BRIEF
Output every line below without omitting or altering anything.

INFORMATION SHOWN
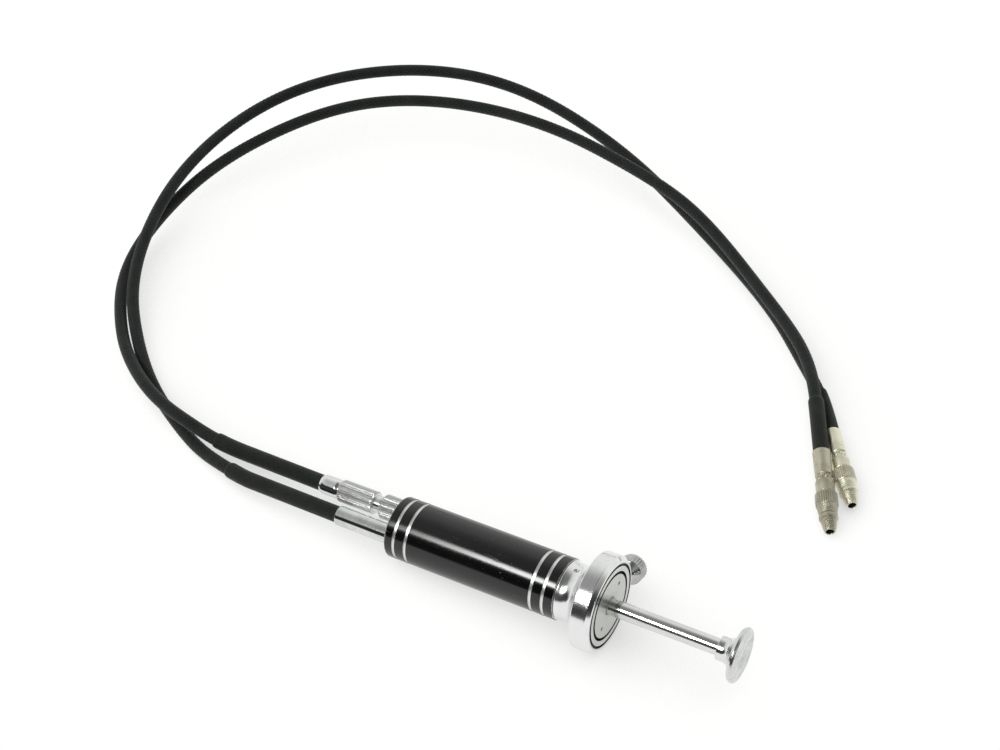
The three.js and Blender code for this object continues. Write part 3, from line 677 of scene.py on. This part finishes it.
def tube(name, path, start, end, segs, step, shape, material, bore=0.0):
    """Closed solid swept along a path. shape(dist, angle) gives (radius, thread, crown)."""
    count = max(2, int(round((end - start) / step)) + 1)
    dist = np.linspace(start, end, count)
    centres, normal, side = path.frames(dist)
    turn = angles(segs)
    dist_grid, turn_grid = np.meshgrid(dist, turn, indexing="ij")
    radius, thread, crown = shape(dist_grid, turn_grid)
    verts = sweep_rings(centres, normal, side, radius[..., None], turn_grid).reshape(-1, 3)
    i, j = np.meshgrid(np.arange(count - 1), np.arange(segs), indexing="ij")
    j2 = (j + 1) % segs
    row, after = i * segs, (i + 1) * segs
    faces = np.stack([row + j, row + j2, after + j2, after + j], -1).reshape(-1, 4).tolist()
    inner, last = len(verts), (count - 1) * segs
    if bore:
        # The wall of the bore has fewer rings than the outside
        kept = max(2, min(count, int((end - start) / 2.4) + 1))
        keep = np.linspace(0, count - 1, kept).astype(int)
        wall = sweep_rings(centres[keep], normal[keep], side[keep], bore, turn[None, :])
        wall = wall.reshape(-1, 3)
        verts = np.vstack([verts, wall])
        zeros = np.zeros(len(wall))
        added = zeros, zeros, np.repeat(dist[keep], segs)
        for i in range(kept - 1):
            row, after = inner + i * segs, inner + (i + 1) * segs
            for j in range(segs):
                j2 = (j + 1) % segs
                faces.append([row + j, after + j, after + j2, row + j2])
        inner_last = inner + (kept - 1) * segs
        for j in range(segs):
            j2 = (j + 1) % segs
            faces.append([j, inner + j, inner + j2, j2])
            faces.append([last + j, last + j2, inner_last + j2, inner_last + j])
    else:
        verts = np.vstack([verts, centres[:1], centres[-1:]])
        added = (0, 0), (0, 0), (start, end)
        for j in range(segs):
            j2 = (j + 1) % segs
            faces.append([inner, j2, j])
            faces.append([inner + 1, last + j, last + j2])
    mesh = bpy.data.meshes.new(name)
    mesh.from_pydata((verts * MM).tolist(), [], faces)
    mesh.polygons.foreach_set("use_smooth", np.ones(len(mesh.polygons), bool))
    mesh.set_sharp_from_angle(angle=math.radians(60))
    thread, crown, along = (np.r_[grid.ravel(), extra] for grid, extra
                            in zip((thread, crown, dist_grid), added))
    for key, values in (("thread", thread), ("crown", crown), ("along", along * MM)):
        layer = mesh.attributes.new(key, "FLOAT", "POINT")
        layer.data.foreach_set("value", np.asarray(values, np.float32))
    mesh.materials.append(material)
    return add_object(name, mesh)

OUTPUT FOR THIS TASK
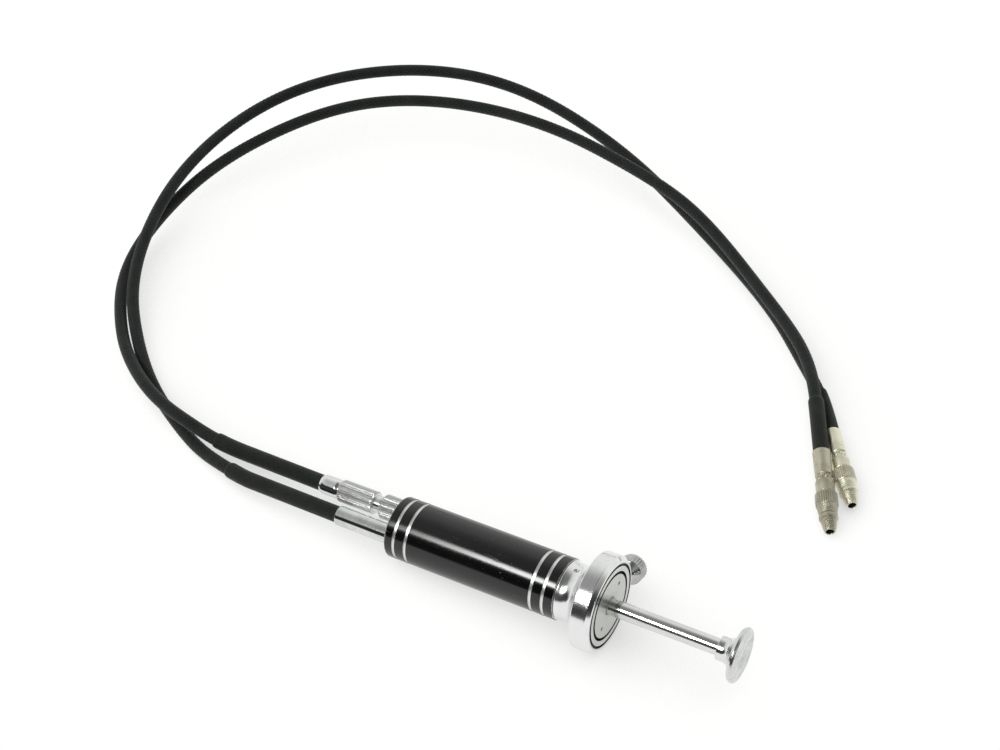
The three.js and Blender code for this object continues. Write part 3, from line 677 of scene.py on. This part finishes it.
def tube(name, path, start, end, segs, step, shape, material, bore=0.0):
    """Closed solid swept along a path. shape(dist, angle) gives (radius, thread, crown)."""
    count = max(2, int(round((end - start) / step)) + 1)
    dist = np.linspace(start, end, count)
    centres, normal, side = path.frames(dist)
    turn = angles(segs)
    dist_grid, turn_grid = np.meshgrid(dist, turn, indexing="ij")
    radius, thread, crown = shape(dist_grid, turn_grid)
    verts = sweep_rings(centres, normal, side, radius[..., None], turn_grid).reshape(-1, 3)
    i, j = np.meshgrid(np.arange(count - 1), np.arange(segs), indexing="ij")
    j2 = (j + 1) % segs
    row, after = i * segs, (i + 1) * segs
    faces = np.stack([row + j, row + j2, after + j2, after + j], -1).reshape(-1, 4).tolist()
    inner, last = len(verts), (count - 1) * segs
    if bore:
        # The wall of the bore has fewer rings than the outside
        kept = max(2, min(count, int((end - start) / 2.4) + 1))
        keep = np.linspace(0, count - 1, kept).astype(int)
        wall = sweep_rings(centres[keep], normal[keep], side[keep], bore, turn[None, :])
        wall = wall.reshape(-1, 3)
        verts = np.vstack([verts, wall])
        zeros = np.zeros(len(wall))
        added = zeros, zeros, np.repeat(dist[keep], segs)
        for i in range(kept - 1):
            row, after = inner + i * segs, inner + (i + 1) * segs
            for j in range(segs):
                j2 = (j + 1) % segs
                faces.append([row + j, after + j, after + j2, row + j2])
        inner_last = inner + (kept - 1) * segs
        for j in range(segs):
            j2 = (j + 1) % segs
            faces.append([j, inner + j, inner + j2, j2])
            faces.append([last + j, last + j2, inner_last + j2, inner_last + j])
    else:
        verts = np.vstack([verts, centres[:1], centres[-1:]])
        added = (0, 0), (0, 0), (start, end)
        for j in range(segs):
            j2 = (j + 1) % segs
            faces.append([inner, j2, j])
            faces.append([inner + 1, last + j, last + j2])
    mesh = bpy.data.meshes.new(name)
    mesh.from_pydata((verts * MM).tolist(), [], faces)
    mesh.polygons.foreach_set("use_smooth", np.ones(len(mesh.polygons), bool))
    mesh.set_sharp_from_angle(angle=math.radians(60))
    thread, crown, along = (np.r_[grid.ravel(), extra] for grid, extra
                            in zip((thread, crown, dist_grid), added))
    for key, values in (("thread", thread), ("crown", crown), ("along", along * MM)):
        layer = mesh.attributes.new(key, "FLOAT", "POINT")
        layer.data.foreach_set("value", np.asarray(values, np.float32))
    mesh.materials.append(material)
    return add_object(name, mesh)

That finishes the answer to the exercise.